The UK dispatched eight F-35s on HMS Queen Elizabeth for the deployment, which were joined by 10 F-35Bs from the U.S. Marine Corps as well as Leonardo Merlin support helicopters. The deployment allowed the UK and Marine Corps F-35s to train with several international air forces and navies in Europe, the Middle East and Asia, despite the challenges of the COVID-19 pandemic. And the cruise was largely trouble-free until the loss of one UK F-35 during takeoff in the final weeks of the deployment. An accident report has yet to be published but is expected to attribute the loss to foreign object damage.
Among the outcomes from the deployment was the realization that the UK needs to put more personnel on the ship to support flight deck operations, enabling crew to be rotated on and off the hot flight deck more regularly. A significant success was the embarking of two UK Deployable Mission Rehearsal Trainers (DMRT) onto the ship. These ISO containers include mission simulators that allow the pilots to maintain currency of emergency skills while onboard the ship, rather than traveling to their home base to use simulators there. U.S. Marine Corps pilots performed some 550 sorties in the simulators during the CSG voyage, BAE Systems officials say.
Closer to home, the UK Lightning Force is also helping the UK’s other F-35 community to grow. Just 29 mi. down the road from Marham, is RAF Lakenheath, home of the U.S. Air Force’s first F-35 units in Europe. However, the construction of the infrastructure to support Lakenheath’s planned fleet of 54 aircraft is behind schedule, so USAF pilots are using the four full-mission simulators at Marham’s Integrated Training Center to maintain currency (AW&ST Dec. 6-19, 2021, p. 28). Commanders from both sides are hoping to enhance this relationship further in the coming weeks, with Marham- and Lakenheath-based F-35s set to fly together in the Point Blank combined air operations exercises.
The UK and U.S. would like to link Marham’s full-mission simulators with those at Lakenheath RAF so Royal Navy and USAF crews can train together in the virtual world.
In the fall, the second of the UK’s carriers, HMS Prince of Wales, will head to the Eastern Seaboard of the U.S. for the third round of developmental testing (DT). DT-3 will complete the operational envelope for operations from the Queen Elizabeth-class ships, including the Shipborne Rolling Vertical Landing (SRVL) capability that helps avoid the need to jettison expensive, heavy weapons before carrier landings.
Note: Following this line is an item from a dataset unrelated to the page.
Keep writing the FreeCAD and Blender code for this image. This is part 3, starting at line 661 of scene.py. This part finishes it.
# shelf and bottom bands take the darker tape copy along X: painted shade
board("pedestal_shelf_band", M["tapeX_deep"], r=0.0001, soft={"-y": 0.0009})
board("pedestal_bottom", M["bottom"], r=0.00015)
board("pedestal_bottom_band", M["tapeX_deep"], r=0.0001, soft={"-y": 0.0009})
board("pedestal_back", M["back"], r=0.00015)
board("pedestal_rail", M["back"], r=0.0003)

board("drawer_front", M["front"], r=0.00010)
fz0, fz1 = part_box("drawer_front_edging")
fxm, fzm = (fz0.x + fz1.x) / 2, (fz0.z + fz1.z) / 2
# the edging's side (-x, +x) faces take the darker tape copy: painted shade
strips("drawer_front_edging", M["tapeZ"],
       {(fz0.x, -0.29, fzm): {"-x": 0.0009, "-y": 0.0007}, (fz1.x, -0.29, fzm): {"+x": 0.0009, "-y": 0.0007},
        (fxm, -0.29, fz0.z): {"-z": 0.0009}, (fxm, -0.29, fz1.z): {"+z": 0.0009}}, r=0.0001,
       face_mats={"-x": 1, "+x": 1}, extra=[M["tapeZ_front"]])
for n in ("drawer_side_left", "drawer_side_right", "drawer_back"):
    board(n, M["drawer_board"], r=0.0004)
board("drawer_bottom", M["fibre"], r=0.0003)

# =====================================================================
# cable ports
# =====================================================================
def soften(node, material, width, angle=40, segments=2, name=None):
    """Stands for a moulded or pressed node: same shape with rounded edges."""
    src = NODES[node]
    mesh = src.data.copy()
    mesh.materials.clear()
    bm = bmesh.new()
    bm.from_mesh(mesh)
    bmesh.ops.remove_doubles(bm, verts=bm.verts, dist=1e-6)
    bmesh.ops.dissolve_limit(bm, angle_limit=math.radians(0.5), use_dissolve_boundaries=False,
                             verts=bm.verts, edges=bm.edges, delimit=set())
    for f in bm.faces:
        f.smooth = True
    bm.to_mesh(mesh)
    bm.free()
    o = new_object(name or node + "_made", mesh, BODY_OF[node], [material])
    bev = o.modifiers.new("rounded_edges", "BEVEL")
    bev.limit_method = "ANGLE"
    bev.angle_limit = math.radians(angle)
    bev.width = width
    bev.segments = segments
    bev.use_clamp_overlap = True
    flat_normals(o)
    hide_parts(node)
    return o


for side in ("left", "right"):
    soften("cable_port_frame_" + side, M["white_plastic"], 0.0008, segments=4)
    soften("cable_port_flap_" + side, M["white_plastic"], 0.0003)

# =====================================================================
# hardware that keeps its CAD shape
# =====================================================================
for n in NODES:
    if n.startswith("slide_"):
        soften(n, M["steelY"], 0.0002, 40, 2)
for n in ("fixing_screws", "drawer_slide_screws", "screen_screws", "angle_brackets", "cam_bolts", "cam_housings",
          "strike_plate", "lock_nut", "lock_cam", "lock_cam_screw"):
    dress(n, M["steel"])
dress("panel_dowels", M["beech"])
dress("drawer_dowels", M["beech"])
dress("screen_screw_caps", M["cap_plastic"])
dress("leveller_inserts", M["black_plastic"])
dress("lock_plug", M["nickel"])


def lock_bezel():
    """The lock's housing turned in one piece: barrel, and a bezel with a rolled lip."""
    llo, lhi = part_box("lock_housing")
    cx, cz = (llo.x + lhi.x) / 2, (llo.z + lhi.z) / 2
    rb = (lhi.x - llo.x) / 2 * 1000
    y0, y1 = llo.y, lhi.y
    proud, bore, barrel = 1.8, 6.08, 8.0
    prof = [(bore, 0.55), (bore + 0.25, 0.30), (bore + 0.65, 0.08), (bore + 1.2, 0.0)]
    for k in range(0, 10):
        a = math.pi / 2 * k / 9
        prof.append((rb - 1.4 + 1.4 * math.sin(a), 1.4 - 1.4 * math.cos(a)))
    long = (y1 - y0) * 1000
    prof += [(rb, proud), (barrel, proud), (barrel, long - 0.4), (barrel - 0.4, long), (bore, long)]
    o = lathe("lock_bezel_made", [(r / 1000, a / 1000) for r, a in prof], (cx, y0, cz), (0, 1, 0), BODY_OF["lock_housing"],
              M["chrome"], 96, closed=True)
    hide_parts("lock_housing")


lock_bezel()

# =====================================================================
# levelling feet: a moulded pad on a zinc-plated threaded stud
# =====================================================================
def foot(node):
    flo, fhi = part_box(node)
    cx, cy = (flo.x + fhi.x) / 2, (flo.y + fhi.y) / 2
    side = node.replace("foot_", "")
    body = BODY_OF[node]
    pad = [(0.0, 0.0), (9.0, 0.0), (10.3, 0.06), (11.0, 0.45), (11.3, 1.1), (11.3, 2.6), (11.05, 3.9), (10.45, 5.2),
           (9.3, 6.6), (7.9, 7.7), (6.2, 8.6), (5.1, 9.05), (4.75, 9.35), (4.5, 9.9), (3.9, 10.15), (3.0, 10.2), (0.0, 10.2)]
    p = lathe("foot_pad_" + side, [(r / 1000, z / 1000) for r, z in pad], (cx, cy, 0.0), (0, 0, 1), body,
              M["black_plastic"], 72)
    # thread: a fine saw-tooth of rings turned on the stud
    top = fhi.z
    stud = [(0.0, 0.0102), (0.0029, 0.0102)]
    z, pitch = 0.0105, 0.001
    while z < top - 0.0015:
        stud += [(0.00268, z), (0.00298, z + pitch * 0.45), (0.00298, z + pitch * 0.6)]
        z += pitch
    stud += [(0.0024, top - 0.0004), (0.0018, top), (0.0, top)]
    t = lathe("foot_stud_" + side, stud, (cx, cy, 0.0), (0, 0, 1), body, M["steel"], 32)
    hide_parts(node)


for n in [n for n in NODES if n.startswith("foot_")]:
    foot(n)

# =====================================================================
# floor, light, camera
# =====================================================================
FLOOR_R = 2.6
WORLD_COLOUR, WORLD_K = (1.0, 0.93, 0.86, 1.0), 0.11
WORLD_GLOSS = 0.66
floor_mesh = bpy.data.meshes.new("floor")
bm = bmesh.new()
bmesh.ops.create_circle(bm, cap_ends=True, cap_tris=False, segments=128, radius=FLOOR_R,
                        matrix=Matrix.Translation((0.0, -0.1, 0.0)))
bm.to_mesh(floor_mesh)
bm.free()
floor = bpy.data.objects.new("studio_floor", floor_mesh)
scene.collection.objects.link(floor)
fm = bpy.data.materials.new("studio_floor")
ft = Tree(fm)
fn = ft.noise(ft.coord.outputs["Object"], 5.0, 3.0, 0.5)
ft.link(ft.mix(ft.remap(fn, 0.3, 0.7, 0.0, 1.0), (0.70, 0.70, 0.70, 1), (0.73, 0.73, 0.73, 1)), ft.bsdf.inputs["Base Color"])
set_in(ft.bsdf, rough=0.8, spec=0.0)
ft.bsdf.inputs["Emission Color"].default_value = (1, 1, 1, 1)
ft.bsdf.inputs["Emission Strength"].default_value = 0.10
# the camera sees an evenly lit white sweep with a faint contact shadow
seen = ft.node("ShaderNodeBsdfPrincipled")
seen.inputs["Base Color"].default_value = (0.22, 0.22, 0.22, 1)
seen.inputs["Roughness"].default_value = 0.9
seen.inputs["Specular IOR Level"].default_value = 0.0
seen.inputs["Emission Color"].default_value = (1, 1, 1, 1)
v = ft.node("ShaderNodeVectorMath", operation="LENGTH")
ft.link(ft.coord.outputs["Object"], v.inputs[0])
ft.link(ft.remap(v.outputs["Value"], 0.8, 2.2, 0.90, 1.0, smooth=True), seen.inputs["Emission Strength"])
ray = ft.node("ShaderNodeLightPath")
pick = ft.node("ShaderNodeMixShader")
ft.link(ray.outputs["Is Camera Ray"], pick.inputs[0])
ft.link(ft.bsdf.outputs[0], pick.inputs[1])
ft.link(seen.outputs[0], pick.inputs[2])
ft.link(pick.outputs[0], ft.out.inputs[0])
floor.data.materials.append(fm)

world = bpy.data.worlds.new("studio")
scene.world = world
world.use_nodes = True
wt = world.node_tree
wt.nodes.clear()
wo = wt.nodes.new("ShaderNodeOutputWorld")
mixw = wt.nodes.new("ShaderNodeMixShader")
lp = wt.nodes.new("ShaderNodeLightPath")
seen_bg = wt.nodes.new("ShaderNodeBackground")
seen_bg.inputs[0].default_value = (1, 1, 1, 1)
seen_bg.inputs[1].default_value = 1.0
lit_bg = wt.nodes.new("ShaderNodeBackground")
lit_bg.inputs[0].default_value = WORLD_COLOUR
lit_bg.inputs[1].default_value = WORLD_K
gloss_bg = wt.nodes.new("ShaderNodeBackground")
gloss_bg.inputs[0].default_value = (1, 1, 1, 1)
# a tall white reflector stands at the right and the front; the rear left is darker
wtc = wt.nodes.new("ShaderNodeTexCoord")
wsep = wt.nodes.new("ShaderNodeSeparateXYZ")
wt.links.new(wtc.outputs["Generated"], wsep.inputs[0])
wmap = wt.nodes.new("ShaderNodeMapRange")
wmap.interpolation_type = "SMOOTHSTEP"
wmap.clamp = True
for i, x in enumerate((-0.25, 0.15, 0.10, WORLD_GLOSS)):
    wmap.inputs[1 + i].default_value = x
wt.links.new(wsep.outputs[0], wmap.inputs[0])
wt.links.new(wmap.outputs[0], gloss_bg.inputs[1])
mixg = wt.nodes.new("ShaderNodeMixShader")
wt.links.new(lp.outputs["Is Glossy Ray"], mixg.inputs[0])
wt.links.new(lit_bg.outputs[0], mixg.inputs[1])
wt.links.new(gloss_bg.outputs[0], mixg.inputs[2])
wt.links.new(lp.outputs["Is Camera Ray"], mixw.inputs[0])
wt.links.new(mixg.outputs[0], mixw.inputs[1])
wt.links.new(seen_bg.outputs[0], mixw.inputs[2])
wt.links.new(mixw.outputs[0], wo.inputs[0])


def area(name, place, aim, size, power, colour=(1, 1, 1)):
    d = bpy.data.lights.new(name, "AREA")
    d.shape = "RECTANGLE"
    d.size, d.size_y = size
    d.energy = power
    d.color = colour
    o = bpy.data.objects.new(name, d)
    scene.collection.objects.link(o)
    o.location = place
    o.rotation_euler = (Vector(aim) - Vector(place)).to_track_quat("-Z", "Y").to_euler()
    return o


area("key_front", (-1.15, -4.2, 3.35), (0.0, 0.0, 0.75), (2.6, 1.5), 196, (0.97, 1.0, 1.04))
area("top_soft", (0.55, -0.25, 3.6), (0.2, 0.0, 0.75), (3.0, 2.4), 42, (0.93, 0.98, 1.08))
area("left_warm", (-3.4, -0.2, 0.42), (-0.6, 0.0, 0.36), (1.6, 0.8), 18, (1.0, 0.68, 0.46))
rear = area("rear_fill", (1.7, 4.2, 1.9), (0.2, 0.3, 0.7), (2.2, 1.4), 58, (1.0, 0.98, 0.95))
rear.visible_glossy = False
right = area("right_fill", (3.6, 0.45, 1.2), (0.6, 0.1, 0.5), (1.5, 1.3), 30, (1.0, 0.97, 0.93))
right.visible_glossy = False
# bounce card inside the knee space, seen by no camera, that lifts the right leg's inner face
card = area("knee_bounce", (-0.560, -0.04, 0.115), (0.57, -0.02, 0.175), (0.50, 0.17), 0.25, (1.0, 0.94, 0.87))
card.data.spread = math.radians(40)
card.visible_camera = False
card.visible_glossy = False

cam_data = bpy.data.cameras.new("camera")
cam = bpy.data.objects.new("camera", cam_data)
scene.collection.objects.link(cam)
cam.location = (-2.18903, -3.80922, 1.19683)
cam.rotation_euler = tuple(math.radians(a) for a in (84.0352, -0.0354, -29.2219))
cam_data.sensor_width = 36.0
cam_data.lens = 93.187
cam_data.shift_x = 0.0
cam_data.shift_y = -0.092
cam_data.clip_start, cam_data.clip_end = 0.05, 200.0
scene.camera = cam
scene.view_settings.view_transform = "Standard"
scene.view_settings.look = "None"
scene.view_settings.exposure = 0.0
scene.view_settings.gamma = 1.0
It will also enable carrier operations with external stores, allow the F-35s to begin operating in higher sea states and confirm the use of Power Nozzle Braking to provide additional braking action after an SRVL. HMS Prince of Wales will be used for the trials because it is the only one of the two ships fitted with the Bedford Array approach glideslope lighting system. The Lightning Force hopes to establish a second front-line squadron during the next two years as more F-35s are delivered.
The UK so far has taken delivery of 23 of the 48 F-35Bs it has on order. Three of those aircraft are based in the U.S. to support operational test and evaluation. Deliveries of the first tranche of aircraft are due to be complete in 2026-27.
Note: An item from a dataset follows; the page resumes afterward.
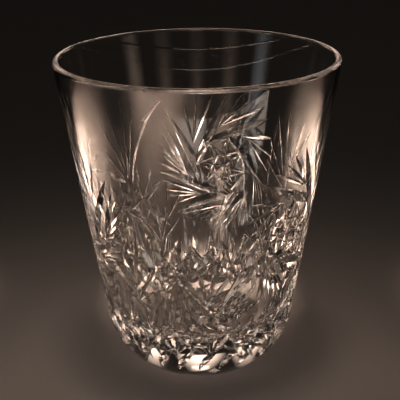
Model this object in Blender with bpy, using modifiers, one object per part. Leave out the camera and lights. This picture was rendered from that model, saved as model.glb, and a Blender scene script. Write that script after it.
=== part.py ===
"""A cut-crystal whiskey tumbler: one piece of heavy clear glass, turned and then cut with V-shaped mitres.

Three pinwheels go round the wall, not quite evenly spaced. Each is an eight-pointed star with eight vanes that
whirl out of it and a fan of fine strokes between each pair of vanes. Tall fans stand in two of the gaps between
them, long mitres run down into the rounded heel, and the underside has a star cut inside the ring that the
tumbler rests on.
"""

import math

import bmesh
import bpy
from mathutils import Vector

MM = 0.001

# Blank: the glass before it is cut
RIM_RADIUS = 41.0 * MM
HEIGHT = 93.0 * MM
RIM_THICKNESS = 2.1 * MM
OUTER_TAPER = 0.1615  # radius lost per unit of height
HEEL_RADIUS = 21.4 * MM
HEEL_CENTRE_Z = 17.8 * MM
INNER_TAPER = 0.196
FLOOR_Z = 13.5 * MM
FLOOR_FILLET = 8.0 * MM
TURN_STEPS = 64
RIM_STEPS = 3
HEEL_STEPS = 7
FILLET_STEPS = 5
MERGE_DISTANCE = 0.01 * MM

# Cuts
SECTOR_TURNS = [math.radians(degrees) for degrees in (0, 112, 240)]
VANES = 8
STAR_Z = 47.6 * MM
STAR_RADIUS = 9.6 * MM
FIRST_STAR_LINE = math.radians(83)
STAR_LINE_REACH = 0.9 * STAR_RADIUS
VANE_DEPTH = 1.25 * MM
STROKE_DEPTH = 0.55 * MM
STAR_LINE_DEPTH = 0.39 * MM
FAN_DEPTH = 0.8 * MM
MITRE_DEPTH = 1.1 * MM
FAN_STROKES = 3
TALL_FAN_TURNS = SECTOR_TURNS[:2]  # the third gap has no tall fan
SIDE_FAN_TURNS = SECTOR_TURNS[1:]  # the first pinwheel has no fan beside its foot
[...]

Commitments made in 2015 for the UK to purchase a full complement of 138 aircraft were softened in last year’s Integrated Review of Security, Defense, Development and Foreign Policy, which stated that the UK would be committed to the F-35 platform for the life of the Queen Elizabeth-class aircraft carriers. Negotiations are underway for the delivery of a second tranche of 26 aircraft, which would take the fleet to 76 aircraft overall, allowing the formation of three front-line squadrons equipped with between 12 and 16 aircraft at a time. Buys beyond that are likely to depend on the outcome of the business case submission for the UK’s Tempest Future Combat Air System, which will be decided at the end of 2024 and will help determine whether the UK and its partners pursue development of a new-generation combat aircraft or if more F-35s are the fallback option.